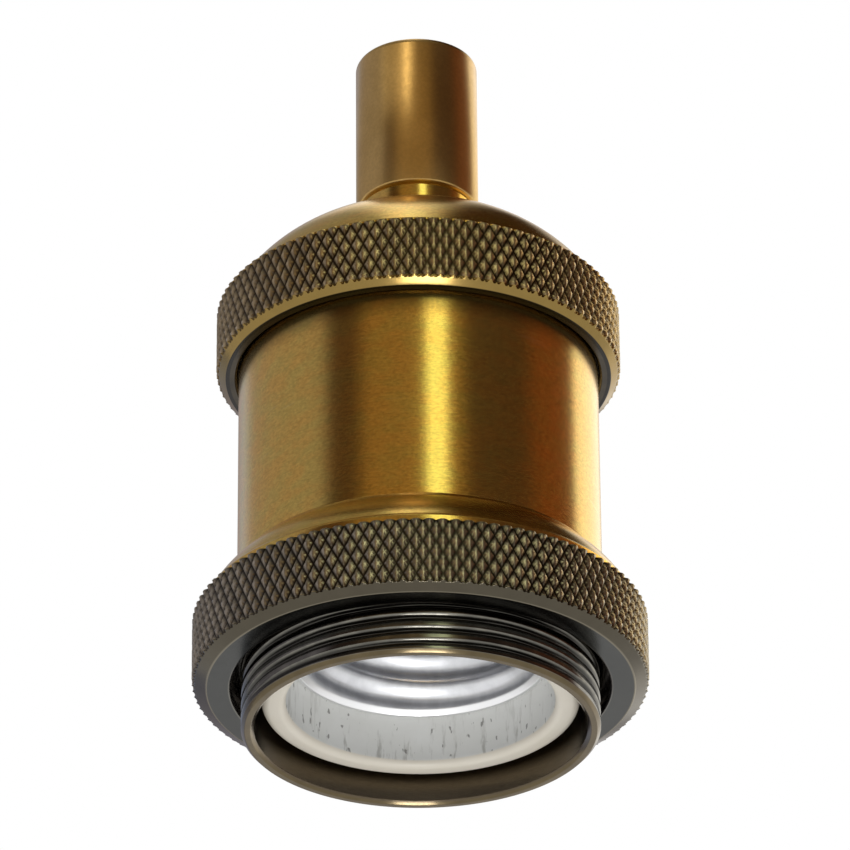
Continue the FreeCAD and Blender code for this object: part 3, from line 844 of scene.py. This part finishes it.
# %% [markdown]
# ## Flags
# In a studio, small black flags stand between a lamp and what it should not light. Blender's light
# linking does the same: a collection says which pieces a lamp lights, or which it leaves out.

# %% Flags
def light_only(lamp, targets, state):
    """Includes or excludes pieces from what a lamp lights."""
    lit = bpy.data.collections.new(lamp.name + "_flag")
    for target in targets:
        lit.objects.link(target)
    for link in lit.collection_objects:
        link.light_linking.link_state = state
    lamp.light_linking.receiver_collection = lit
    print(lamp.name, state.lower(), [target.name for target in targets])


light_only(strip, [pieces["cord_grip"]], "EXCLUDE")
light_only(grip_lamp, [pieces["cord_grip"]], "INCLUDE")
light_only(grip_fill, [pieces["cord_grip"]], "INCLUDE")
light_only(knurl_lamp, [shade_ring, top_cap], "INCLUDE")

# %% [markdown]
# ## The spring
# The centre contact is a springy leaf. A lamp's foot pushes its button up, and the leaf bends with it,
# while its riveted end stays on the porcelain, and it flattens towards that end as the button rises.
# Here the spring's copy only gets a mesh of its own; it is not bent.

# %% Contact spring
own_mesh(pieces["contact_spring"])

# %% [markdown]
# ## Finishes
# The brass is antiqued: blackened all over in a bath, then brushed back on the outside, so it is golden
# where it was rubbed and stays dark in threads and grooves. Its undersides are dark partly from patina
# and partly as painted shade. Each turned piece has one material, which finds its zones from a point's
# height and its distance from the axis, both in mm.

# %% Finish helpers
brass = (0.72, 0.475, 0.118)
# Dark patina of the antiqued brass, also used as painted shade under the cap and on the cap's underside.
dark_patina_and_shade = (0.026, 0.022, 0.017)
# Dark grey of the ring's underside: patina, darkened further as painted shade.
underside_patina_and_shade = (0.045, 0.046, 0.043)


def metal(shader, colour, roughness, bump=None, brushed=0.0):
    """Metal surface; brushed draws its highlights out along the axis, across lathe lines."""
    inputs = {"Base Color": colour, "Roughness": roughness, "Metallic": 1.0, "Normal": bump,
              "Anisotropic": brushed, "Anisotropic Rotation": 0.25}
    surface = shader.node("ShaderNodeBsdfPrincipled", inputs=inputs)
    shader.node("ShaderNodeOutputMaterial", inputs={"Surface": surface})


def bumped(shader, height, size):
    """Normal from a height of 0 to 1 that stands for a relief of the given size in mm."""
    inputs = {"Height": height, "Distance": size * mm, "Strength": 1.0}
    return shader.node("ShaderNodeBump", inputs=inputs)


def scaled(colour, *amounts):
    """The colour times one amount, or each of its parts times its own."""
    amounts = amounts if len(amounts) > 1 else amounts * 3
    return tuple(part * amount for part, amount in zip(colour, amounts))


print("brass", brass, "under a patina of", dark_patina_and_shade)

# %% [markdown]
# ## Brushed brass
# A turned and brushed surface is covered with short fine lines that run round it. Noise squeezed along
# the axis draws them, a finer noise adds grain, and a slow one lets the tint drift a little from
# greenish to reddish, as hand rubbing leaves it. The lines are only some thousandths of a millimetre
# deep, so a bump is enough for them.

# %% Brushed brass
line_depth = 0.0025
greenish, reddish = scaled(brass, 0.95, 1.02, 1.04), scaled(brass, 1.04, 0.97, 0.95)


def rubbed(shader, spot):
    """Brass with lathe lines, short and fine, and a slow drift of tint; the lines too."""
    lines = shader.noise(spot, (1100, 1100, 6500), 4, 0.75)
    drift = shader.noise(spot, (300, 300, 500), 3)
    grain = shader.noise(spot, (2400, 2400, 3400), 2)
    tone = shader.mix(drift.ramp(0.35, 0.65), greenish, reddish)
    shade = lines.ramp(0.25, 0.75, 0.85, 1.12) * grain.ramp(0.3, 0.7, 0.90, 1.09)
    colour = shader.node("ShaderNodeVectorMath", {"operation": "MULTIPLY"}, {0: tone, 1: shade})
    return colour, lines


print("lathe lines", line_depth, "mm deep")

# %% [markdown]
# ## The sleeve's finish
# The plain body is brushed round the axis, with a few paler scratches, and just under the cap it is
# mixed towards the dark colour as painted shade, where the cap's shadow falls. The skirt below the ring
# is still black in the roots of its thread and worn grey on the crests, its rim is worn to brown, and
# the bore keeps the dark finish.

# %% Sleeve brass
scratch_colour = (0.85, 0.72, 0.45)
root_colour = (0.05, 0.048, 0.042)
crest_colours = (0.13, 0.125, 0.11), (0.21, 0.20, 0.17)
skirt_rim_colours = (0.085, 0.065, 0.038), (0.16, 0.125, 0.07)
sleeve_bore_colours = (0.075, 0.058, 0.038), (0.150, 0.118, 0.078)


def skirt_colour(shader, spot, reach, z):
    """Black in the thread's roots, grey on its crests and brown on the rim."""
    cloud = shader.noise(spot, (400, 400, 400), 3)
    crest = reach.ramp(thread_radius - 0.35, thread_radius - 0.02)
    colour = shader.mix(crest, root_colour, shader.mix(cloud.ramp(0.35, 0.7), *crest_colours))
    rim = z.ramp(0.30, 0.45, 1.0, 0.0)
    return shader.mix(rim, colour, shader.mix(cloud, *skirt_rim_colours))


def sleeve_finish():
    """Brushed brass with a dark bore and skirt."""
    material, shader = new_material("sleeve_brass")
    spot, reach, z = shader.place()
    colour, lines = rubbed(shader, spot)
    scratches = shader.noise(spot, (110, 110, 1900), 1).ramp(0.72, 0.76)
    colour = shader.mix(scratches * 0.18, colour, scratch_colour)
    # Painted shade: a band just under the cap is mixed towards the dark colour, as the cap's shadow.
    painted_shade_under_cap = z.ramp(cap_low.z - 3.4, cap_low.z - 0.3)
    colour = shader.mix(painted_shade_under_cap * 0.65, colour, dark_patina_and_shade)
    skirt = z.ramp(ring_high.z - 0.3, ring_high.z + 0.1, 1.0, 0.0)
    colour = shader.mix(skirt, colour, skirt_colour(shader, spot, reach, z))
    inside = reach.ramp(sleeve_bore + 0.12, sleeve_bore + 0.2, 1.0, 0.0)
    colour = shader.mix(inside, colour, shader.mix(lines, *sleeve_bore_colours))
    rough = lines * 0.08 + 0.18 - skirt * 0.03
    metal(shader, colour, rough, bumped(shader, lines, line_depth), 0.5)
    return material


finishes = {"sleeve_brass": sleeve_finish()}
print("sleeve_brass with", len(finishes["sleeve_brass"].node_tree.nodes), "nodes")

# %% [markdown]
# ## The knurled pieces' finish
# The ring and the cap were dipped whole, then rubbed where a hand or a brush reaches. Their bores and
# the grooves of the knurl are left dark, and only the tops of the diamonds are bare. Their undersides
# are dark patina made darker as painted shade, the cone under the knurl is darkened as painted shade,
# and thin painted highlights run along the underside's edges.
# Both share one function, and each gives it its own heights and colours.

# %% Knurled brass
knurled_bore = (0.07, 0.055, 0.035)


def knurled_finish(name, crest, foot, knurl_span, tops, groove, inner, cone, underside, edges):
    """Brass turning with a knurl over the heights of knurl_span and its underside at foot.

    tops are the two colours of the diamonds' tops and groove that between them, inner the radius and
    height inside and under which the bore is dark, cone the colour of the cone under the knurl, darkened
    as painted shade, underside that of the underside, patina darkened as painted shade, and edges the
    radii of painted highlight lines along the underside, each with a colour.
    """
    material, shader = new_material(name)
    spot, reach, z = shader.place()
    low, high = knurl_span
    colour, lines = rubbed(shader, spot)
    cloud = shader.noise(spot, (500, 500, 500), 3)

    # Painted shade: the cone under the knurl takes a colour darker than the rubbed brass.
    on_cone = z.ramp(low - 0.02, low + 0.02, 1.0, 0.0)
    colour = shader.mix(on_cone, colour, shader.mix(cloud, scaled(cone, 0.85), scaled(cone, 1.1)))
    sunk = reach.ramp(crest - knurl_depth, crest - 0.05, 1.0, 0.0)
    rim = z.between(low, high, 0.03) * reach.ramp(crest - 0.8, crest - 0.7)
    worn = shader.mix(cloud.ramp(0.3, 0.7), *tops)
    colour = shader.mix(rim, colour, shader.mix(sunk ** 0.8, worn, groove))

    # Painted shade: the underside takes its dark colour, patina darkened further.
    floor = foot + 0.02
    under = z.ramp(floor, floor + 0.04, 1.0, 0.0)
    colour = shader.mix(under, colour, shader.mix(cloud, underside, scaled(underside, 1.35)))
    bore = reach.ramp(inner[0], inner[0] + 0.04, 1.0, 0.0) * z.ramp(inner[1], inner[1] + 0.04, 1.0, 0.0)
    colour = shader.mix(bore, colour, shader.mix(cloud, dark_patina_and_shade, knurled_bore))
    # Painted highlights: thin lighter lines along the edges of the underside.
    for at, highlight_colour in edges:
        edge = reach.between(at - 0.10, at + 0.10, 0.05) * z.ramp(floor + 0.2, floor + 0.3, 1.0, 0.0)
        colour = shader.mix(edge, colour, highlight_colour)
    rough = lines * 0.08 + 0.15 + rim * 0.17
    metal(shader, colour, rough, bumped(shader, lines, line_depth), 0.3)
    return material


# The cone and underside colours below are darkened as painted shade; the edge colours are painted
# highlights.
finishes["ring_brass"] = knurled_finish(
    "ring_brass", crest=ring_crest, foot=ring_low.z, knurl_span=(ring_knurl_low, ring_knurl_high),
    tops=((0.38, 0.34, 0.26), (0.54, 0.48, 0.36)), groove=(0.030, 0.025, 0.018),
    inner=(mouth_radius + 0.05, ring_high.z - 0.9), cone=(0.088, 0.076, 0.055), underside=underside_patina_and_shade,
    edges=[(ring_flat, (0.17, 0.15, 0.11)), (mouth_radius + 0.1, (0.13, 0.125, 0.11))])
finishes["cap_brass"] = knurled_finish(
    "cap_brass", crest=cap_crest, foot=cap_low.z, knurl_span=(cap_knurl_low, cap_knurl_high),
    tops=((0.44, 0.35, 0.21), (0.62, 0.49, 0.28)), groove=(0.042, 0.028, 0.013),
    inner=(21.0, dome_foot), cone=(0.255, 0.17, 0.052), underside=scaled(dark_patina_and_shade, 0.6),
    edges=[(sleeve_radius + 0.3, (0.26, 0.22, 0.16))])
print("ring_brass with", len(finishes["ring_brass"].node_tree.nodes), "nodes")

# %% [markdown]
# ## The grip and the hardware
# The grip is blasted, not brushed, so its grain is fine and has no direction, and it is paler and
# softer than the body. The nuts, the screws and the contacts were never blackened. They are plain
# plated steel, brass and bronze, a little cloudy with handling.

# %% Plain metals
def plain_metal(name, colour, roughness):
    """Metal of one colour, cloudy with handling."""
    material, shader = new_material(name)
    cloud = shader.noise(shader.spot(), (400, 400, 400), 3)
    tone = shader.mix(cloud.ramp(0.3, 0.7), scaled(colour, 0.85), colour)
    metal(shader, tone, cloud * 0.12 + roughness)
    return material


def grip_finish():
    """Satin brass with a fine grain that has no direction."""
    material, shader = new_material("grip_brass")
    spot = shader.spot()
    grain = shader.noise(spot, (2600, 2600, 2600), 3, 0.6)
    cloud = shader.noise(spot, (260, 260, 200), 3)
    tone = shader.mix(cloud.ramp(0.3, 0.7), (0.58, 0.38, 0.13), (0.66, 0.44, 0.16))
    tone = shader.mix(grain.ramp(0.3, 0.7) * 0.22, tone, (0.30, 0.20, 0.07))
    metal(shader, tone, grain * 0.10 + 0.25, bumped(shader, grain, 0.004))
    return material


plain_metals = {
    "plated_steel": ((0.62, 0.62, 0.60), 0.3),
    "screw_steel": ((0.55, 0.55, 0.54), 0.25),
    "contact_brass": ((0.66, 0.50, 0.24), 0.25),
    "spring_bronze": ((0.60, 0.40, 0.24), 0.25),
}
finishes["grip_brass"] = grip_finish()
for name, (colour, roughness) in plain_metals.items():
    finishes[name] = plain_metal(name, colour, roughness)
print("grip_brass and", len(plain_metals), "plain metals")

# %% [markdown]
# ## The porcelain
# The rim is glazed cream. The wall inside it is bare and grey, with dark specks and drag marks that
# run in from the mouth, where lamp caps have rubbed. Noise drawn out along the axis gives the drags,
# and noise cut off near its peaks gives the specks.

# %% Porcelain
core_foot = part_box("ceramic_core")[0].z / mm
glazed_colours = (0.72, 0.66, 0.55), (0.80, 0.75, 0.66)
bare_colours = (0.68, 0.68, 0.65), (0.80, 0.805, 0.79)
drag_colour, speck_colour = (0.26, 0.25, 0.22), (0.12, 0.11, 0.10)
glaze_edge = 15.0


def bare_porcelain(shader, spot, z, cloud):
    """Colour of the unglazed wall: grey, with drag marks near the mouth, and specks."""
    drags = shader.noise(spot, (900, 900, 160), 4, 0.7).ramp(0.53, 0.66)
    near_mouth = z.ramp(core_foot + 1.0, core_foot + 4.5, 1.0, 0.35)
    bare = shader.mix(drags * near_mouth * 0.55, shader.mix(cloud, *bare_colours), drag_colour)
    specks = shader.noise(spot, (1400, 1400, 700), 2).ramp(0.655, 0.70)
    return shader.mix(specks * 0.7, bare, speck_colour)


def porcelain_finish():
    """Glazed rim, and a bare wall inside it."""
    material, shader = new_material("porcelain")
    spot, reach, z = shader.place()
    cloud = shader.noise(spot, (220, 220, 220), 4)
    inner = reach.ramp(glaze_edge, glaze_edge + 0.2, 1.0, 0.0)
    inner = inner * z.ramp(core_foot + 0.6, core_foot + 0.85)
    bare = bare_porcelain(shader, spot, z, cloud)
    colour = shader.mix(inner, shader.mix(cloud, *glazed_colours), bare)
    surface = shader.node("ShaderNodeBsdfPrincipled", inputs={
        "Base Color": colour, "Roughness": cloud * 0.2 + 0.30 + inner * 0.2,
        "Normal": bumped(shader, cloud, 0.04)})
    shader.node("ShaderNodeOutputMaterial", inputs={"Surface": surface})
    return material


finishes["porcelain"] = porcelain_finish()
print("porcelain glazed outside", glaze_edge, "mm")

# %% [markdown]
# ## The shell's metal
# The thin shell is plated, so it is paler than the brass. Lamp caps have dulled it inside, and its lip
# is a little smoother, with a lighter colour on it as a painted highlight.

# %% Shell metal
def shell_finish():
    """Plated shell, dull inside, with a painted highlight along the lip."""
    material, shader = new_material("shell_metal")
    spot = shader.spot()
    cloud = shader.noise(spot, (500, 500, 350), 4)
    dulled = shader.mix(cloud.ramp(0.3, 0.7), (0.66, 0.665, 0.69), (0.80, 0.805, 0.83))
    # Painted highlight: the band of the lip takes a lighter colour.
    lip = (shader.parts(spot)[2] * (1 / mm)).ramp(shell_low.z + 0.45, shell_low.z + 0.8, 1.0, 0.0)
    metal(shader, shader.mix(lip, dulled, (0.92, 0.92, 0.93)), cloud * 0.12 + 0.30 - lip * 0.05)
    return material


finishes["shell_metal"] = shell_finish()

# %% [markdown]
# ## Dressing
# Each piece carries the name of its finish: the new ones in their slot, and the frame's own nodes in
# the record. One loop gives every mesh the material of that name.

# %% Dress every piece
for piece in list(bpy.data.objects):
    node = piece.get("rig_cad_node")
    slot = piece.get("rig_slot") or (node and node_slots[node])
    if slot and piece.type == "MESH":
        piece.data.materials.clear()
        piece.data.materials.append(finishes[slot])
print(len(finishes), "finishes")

**Task to carry out**:
Restate, word for word and with nothing added, the lines from the first line of the listing through the one where "print(lamp.name, state.lower(), [target.name" stands.

**Response**:
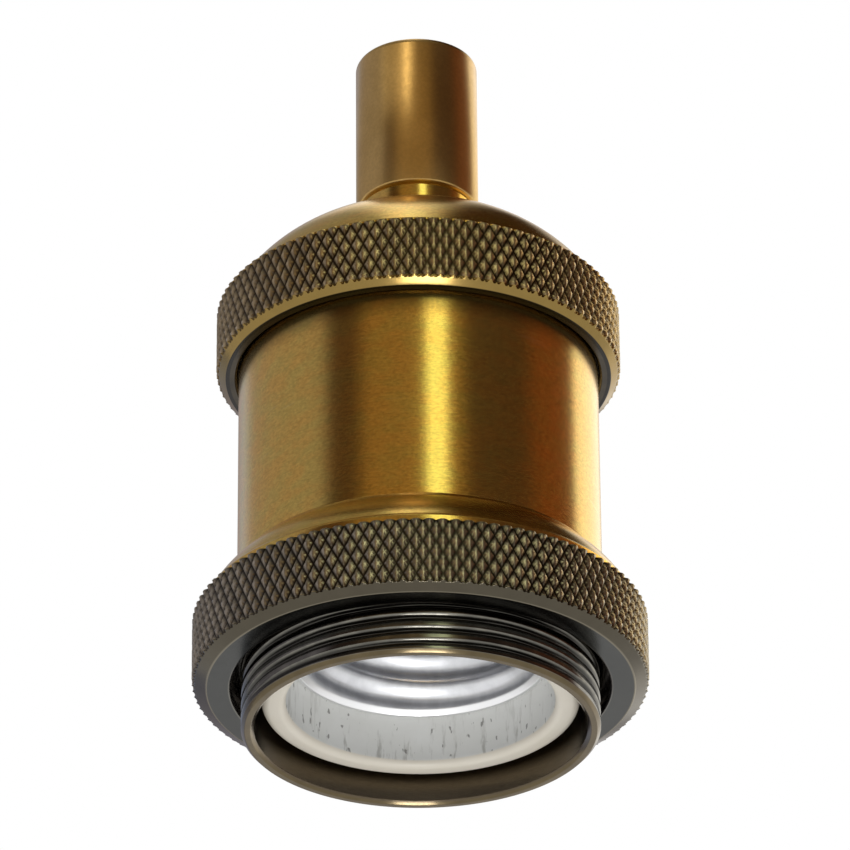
Continue the FreeCAD and Blender code for this object: part 3, from line 844 of scene.py. This part finishes it.
# %% [markdown]
# ## Flags
# In a studio, small black flags stand between a lamp and what it should not light. Blender's light
# linking does the same: a collection says which pieces a lamp lights, or which it leaves out.

# %% Flags
def light_only(lamp, targets, state):
    """Includes or excludes pieces from what a lamp lights."""
    lit = bpy.data.collections.new(lamp.name + "_flag")
    for target in targets:
        lit.objects.link(target)
    for link in lit.collection_objects:
        link.light_linking.link_state = state
    lamp.light_linking.receiver_collection = lit
    print(lamp.name, state.lower(), [target.name for target in targets])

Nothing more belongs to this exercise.